Quelques interviews dans les médias plus tard (BFM, Le Figaro, etc.), cette missive avait été lue par les services concernés et des rendez-vous avec quelques-uns des ministères  avaient été pris. «Nous n'avions pas le temps d'une action de lobbying sur la durée, en raison de l'échéance de l'appel, explique FTI. Le tempo s'est réglé en fonction de cet impératif calendaire.»

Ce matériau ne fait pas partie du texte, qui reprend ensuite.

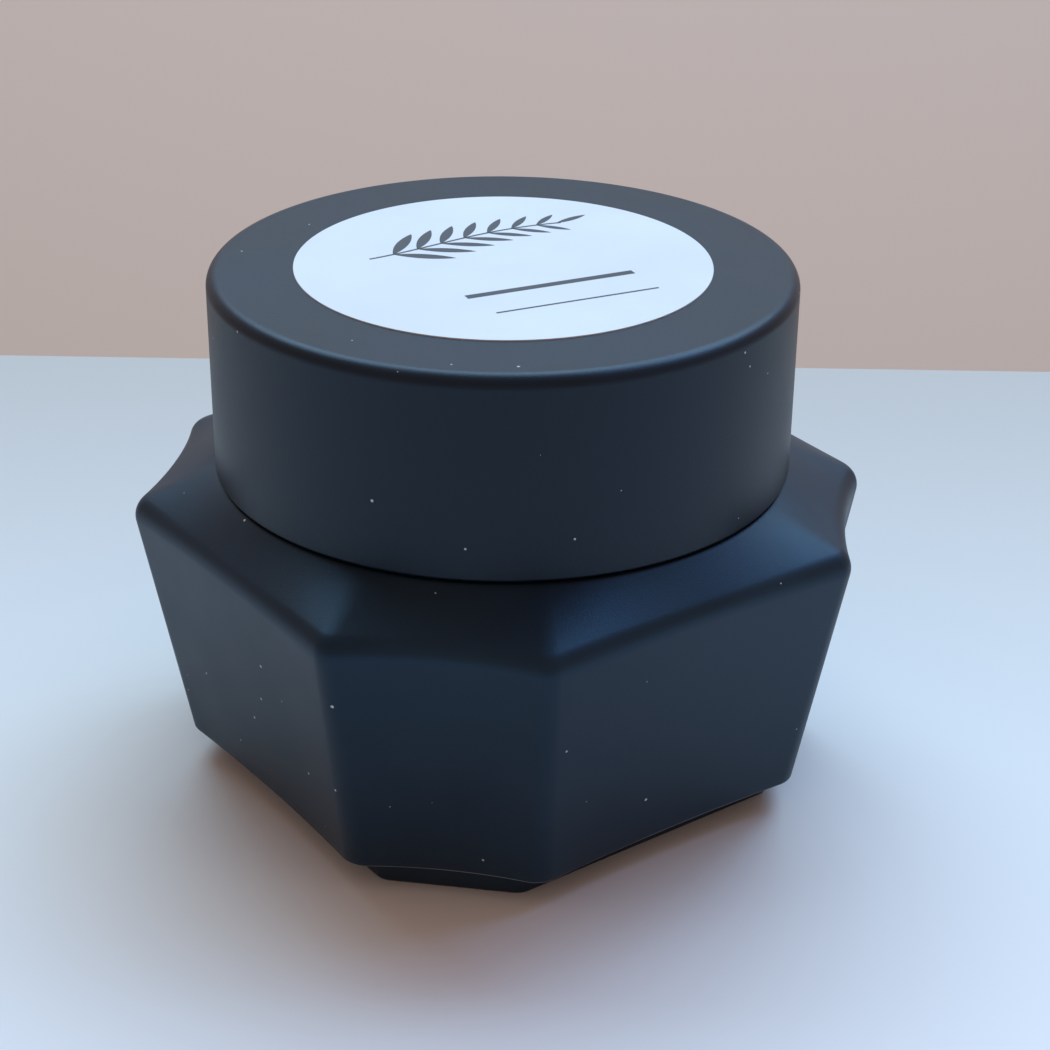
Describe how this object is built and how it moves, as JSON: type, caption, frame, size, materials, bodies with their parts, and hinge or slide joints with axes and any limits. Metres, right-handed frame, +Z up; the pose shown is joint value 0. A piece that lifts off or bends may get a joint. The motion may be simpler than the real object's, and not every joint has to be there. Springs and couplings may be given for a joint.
{
  "type": "cosmetic cream jar",
  "caption": "Octagonal double-wall cosmetic cream jar with bowed facets, a round screw lid, an inner cup and a sealing disc.",
  "frame": {"origin": "centre of the flat face the foot rests on", "axes": "+Z up along the jar's axis; the narrow facets of the octagon face +X, +Y, -X and -Y"},
  "size_m": [0.062, 0.062, 0.0464],
  "materials": {
    "soft_touch_shell": "soft-touch matte black over moulded plastic",
    "soft_touch_lid": "soft-touch matte black over moulded plastic",
    "black_base": "moulded black, satin",
    "white_polypropylene": "moulded white, semi-gloss",
    "black_inner_cap": "moulded black, semi-gloss",
    "foam_liner": "white foamed polyethylene, matte",
    "coated_label": "white gloss-coated sticker",
    "natural_polypropylene": "natural, slightly milky"
  },
  "bodies": {
    "jar": {"outer_jar": "soft_touch_shell", "base_plate": "black_base", "inner_cup": "white_polypropylene"},
    "liner": {"lid_liner": "foam_liner"},
    "lid": {"lid_shell": "soft_touch_lid", "lid_inner_cap": "black_inner_cap", "lid_label": "coated_label"},
    "seal": {"sealing_disc": "natural_polypropylene"}
  },
  "joints": [
    {"name": "lid_rise", "type": "slide", "parent": "jar", "child": "liner", "axis": [0, 0, 1], "range_m": [0, 0.0147]},
    {"name": "lid_turn", "type": "hinge", "parent": "liner", "child": "lid", "pos_m": [0, 0, 0.03], "axis": [0, 0, 1], "range_deg": [0, 1260]},
    {"name": "disc_lift", "type": "slide", "parent": "jar", "child": "seal", "axis": [0, 0, 1], "range_m": [0, 0.0063]}
  ],
  "couplings": [
    {"joint": "lid_rise", "follows": "lid_turn", "m_per_rad": 0.00066845},
    {"joint": "disc_lift", "follows": "lid_turn", "m_per_rad": 0.00028648}
  ]
}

Le 17 octobre, Bricorama s'est distingué en distribuant à l'Assemblée nationale une boîte à outils à environ 200 députés d'Ile-de-France. «Des députés nous ont demandé s'ils pouvaient en recevoir, eux aussi, note FTI. Les députés visés sont restés fidèles à leur orientation politique. Avant même l'envoi des boîtes à outils, un député UMP, Jean-Pierre Decool, s'était emparé du sujet et a réussi à fédérer une douzaine de ses homologues.»

Une opération qui, pour certains, s'apparente plutôt à du «buzz». «J'éprouve le sentiment que c'est un ultime recours alors que le lobbying consiste à anticiper, estime Jean-Christophe Adler, fondateur du cabinet Affaires publiques consultants. Afin d'influencer les décisions publiques, cela aurait peut-être dû se jouer à l'échelon local et pas avec des députés de l'opposition.»

Fin octobre, un sondage commandé par Bricorama à Opinion Way témoigne que 53% des Français se déclarent favorables à l'ouverture de la grande distribution le dimanche. «Ce sondage a été décidé après une rencontre fortuite avec Arnaud Montebourg (le ministre du Redressement productif, NDLR) qui nous a affirmé que les Français étaient contre le travail dominical», précise FTI.

Pour l'heure, Bricorama mise sur des actions de ses salariés pour diffuser son message et prépare de prochaines actions.